Italtile’s chief executive, Jan Potgieter, said yesterday that the group’s manufacturing division was hit hard when Eskom implemented Stage 6 load shedding.

“The two days in December where we went up to Stage 6 were the most severe for the business, affecting its sales.

“In those two days, only the direct cost to the company was about R4.5m. It also meant that we had to spend on diesel as well as on unplanned maintenance,” Potgieter said.

The manufacturing division’s total sales, consisting of Ceramic Industries and Ezee Tile, increased by 1.3percent, with an estimated average selling price inflation of 1percent in the division.

Italtile, the manufacturer, franchisor and retailer of tiles, bathroom ware and related home-finishing products, was also confronted by low economic growth and subdued consumer spending during the period.

The group’s system-wide turnover increased by only 1.4percent to R5.4billion, up from R5.3bn compared with last year.

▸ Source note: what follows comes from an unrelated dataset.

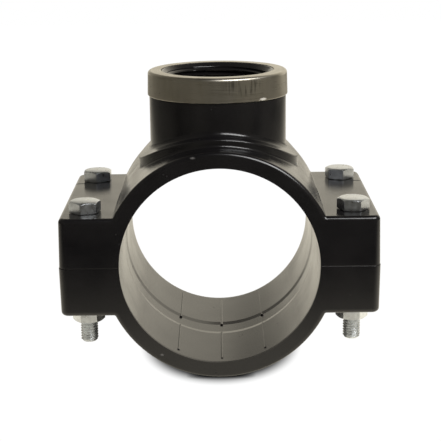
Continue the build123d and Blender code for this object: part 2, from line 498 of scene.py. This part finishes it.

Its adjusted basic earnings per share improved by 5.5percent to 58.4cents a share, while adjusted headline earnings per share increased by 6.8percent to 58.4c, excluding the impact of a once-off black economic empowerment charge of R39m on earnings.

The group declared an interim dividend of 23c a share.

Potgieter said that despite the testing operating climate, the group reported solid results for the period under review, reflecting the strength of its strategically structured resilient business model.

“In light of unfavourable trading conditions and weak consumer demand, management’s key focus areas were to compete vigorously to win market share, increase productivity and extract efficiencies, entrench a performance-driven culture and continue to invest across the business.” Potgieter said.

Italtile spent R340m as capital expenditure during the period, up from R306m, primarily on investments across the group’s retail properties and manufacturing plants.

“We saw opportunities in the bathroom ware division, and we are planning to allocate more capital expenditure to gain market share.

“We want to be a complete

solutions business by investing more on our bathroom ware division,” he said.

Looking ahead, Potgieter said although the prevailing weak macroeconomic conditions were extremely challenging and were expected to persist for the foreseeable future, they remained optimistic that the group would deliver growth for the full financial year.

“The group’s key goals will be to continue to compete aggressively to gain market share through better execution of retail excellence disciplines, improve management of stock holding and working capital, optimise operational efficiencies and productivity across the business and leverage integration between the stores and supply chain,” he said.

Italtile’s shares rose 2.12percent to close at R13 on the JSE yesterday.